Wednesday, September 2, 2009

The Queen and Beaver Public House

35 Elm St
Toronto, ON
(647) 374-2712
Chef: Andrew Carter (@ARJCarter)
Date visited: Friday July 17, 2009
Apps/snacks $4-12; sandwiches/burgers/pot pies $14-17; mains $17-23

1. Most interesting menu in Toronto I've seen in a long time.
2. The food is "authentic" English pub fare.
3. Fried cod cheeks and tongues. That's why I came.

Victorian home, mismatched but matched decor, over-sized comfy chairs, the Queen's photos all over the place, English china with the gold trim and floral patterns. It's a pub you go home to instead of a pub you feel over-greased from.

So the cheeks and tongues. I didn't see the big deal. It was little pieces of fried fish. But the housemade relish that came with it... Now that's a different story. The tangy, honey, slightly spicy, citrusy relish -- I could eat that for days.

For main, apple cider braised duck leg in a curry sauce ($17) -- I don't think there's anything else to describe. The duck was a little dry, and the apple cider could've stood out in flavour a bit more, but the curry sauce was a nice accompaniment and I had no trouble eating it all up.

Now, here's what you should go for: The Q&B BLT with maple glazed pork belly, butter lettuce and smokey tomatoes ($16). It was best BLT of life. The pork belly was mouth-watering -- smokey, sweet, meaty, salty.

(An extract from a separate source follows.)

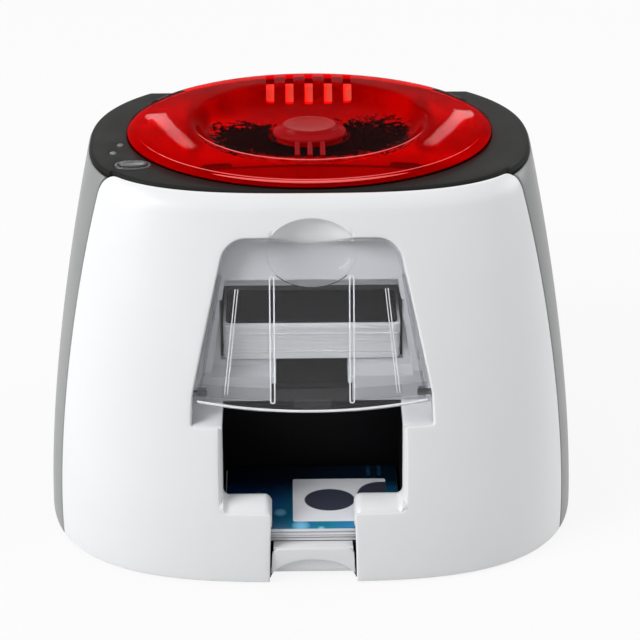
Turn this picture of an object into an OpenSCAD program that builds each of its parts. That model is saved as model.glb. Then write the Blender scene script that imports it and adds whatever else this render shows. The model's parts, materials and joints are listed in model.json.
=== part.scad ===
// Desktop printer for plastic id cards: moulded case, hinged translucent lid,
// smoked feeder flap, roller train, ribbon spools and a print head in the lid.
// Millimetres, +X right, +Y back, +Z up, origin under the middle of the foot.

/* [Case] */
// Width of the case at its foot
case_w = 270; // [255:1:290]
// Depth of the case at its foot
case_d = 206; // [200:1:216]
// Height of the front shell at its rolled top edge
front_h = 179; // [174:1:188]
// How far the front leans back over its height
front_lean = 66; // [62:1:70]
// How far each side leans in over its height
side_lean = 25; // [20:1:28]
// How far the back leans in over its height
rear_lean = 13; // [10:1:15]
// Wall of the moulded shells
wall = 2.4; // [2:0.1:3]
// Height of the rubber feet
foot_h = 1.2; // [1:0.1:2.5]
// Upward slope of the deck towards the back, in degrees
deck_tilt = 4; // [3:0.25:5]

/* [Lid] */
// Half length of the oval lid
lid_rx = 91.3; // [88:0.5:94]
// Half depth of the oval lid
lid_ry = 57; // [55:0.5:58.5]
// Height of the ridge around the lid's bowl
ridge_h = 7; // [6:0.25:9]
// Wall of the lid
lid_t = 2.2; // [1.8:0.1:2.6]
// Half length of the press knob
knob_rx = 18.5; // [15:0.5:21]
// Number of air slots over the back of the lid
slot_count = 5; // [3:1:7]
// Width of each air slot
slot_w = 4.2; // [3:0.1:5]
// Diameter of the lid's hinge pins
hinge_d = 4; // [3:0.1:5]

/* [Cards] */
// Length of a card
card_l = 85.6; // [82:0.1:87]
// Width of a card
card_w = 54; // [50:0.1:55]
// Thickness of a card
card_t = 0.76; // [0.5:0.01:0.9]
// Blank cards in the feeder
feed_cards = 25; // [2:1:30]
// Printed cards in the tray, under the top one
tray_cards = 9; // [1:1:12]

/* [Flap] */
// Width of the flap along its hinge
flap_w = 113; // [108:0.5:114]
// Height of the flap along its slope
flap_h = 83; // [78:0.5:84]
// Thickness of the smoked panel
flap_t = 2.2; // [1.6:0.1:2.6]
// Diameter of the flap's pivot pins
flap_pin_d = 3; // [2.4:0.1:3.6]

/* [Drive] */
// Diameter of the card rollers
roller_d = 14; // [11:0.5:15]
// Diameter of the roller shafts
shaft_d = 5; // [4:0.1:6]
// Distance between neighbouring rollers
roller_pitch = 20; // [18.5:0.25:21]
// Teeth on each roller gear
roller_teeth = 18; // [16:1:19]
// Teeth on each idler gear
idler_teeth = 12; // [11:1:14]
// Teeth on the motor pinion
pinion_teeth = 10; // [9:1:12]
// Thickness of the side frames
frame_t = 3; // [2:0.25:4]
// Diameter of a full ribbon roll
ribbon_d = 22; // [16:0.5:24]

/* [Hidden] */
$fn = 48;
eps = 0.01;
// clearances
fit = 0.3;
run = 0.05;
// the case as a stack of outlines
rings = 8;
ring_pts = 52;
roll_h = 4;
crease_z = front_h - roll_h;
mid_shift = 24;
top_z = front_h + 15;
front_pow = 3.06;
foot_back_pow = 4;
top_back_pow = 2.2;
seam_slope = 0.26;
seam_front_y = -14;
seam_back_y = 70;

function up(z) = max(0, z) / front_h;
function half_w(z, d) = case_w / 2 - side_lean * pow(up(z), 1.63) - d;
function lean_y(z) = -case_d / 2 + front_lean * pow(up(min(z, crease_z)), 1.4);
function front_y(z, d) = lean_y(z) + 1.5 * max(0, z - crease_z) + 1.15 * d;
function back_y(z, d) = case_d / 2 - rear_lean * pow(up(z), 2) - d;
function mid_y(z) = mid_shift * up(z);
function spow(v, e) = sign(v) * pow(abs(v), e);
function back_pow(z) = foot_back_pow + (top_back_pow - foot_back_pow) * min(1, up(z));
function ring_pt(z, t, d) = let (n = sin(t) < 0 ? front_pow : back_pow(z))
    let (b = sin(t) < 0 ? mid_y(z) - front_y(z, d) : back_y(z, d) - mid_y(z))
    [half_w(z, d) * spow(cos(t), 2 / n), mid_y(z) + b * spow(sin(t), 2 / n)];
function ring(z, d) = [for (i = [0:ring_pts - 1]) ring_pt(z, 360 * (i + 0.5) / ring_pts, d)];
// the case's front surface at a point across and up
function case_front(x, z, d) = mid_y(z) - (mid_y(z) - front_y(z, d))
    * pow(1 - pow(abs(x) / half_w(z, d), front_pow), 1 / front_pow);

deck_y = front_y(front_h, 0);
function deck_z(y) = front_h + (y - deck_y) * tan(deck_tilt);
deck_t = 3;
lid_y = lid_ry + 2.5;
lid_gap = 0.3;
bowl_r = 0.64 * lid_rx;

// the sloping plane of the flap, with its origin at the flap's lowest point
bay_z = 85;
bay_y = lean_y(bay_z) - 0.7;
bay_top = bay_z + 75.6;
bay_lean = atan((lean_y(bay_top) - lean_y(bay_z)) / (bay_top - bay_z));
flap_gap = 0.6;
flap_top_w = flap_w - 27;
flap_crown = 620;
flap_drop = 5;
flap_corner = 12;
surround_depth = 28;
surround_wall = 3;

bay_w = card_l + 3.2;
path_z = bay_z + 12;
roof_z = path_z + 32;
card_front = bay_y + surround_depth + 2.4;
card_back = card_front + card_w;
tray_z = 18.6;
tray_front = front_y(tray_z, wall) + 0.8;
tray_back = tray_front + card_w + 4;
notch_w = 40.6;
sill_z = 39;
sill_top = 43.5;

roller_r = roller_d / 2;
shaft_z = path_z - fit - roller_r;
first_roller_y = card_front + 44;
function roller_y(i) = first_roller_y + i * roller_pitch;
frame_in = bay_w / 2 + 14.1;
frame_out = frame_in + frame_t;
gear_x = frame_out + 1;
gear_t = 6;
gear_m = 1;
function pitch_r(n) = gear_m * n / 2;
idler_drop = sqrt(pow(pitch_r(roller_teeth) + pitch_r(idler_teeth) + 0.05, 2) - pow(roller_pitch / 2, 2));
pinion_dir = -55;
pinion_c = pitch_r(roller_teeth) + pitch_r(pinion_teeth) + 0.05;
pinion_y = roller_y(3) + pinion_c * cos(pinion_dir);
pinion_z = shaft_z + pinion_c * sin(pinion_dir);
hinge_y = deck_y + lid_y + lid_ry + 2.6;
hinge_z = deck_z(hinge_y) - 16.3;
knuckle_r = hinge_d / 2 + 2;
spool_z = hinge_z - 25;
supply_y = first_roller_y - 12;
takeup_y = roller_y(3) + 12;
head_y = roller_y(2);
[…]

To end, sticky toffee pudding ($9) because we're at a British pub, and sticky toffee pudding has climbed the ranks of being my favourite dessert over the long-time stranglehold of creme brulee. The pudding was definitely traditional -- warm caramel toffee goo that keeps your soul filled. (Not better than Nota Bene's! but nothing to complain about either.)

Service was pleasant, but kitchen was somewhat painfully slow to deliver. I'll chalk that up to still trying to get into the routine of things (they opened on June 15, and there were two large parties when we went).

In any case, screw the bad reviews from The Globe & Mail and Toronto Star. Q&B, I like you.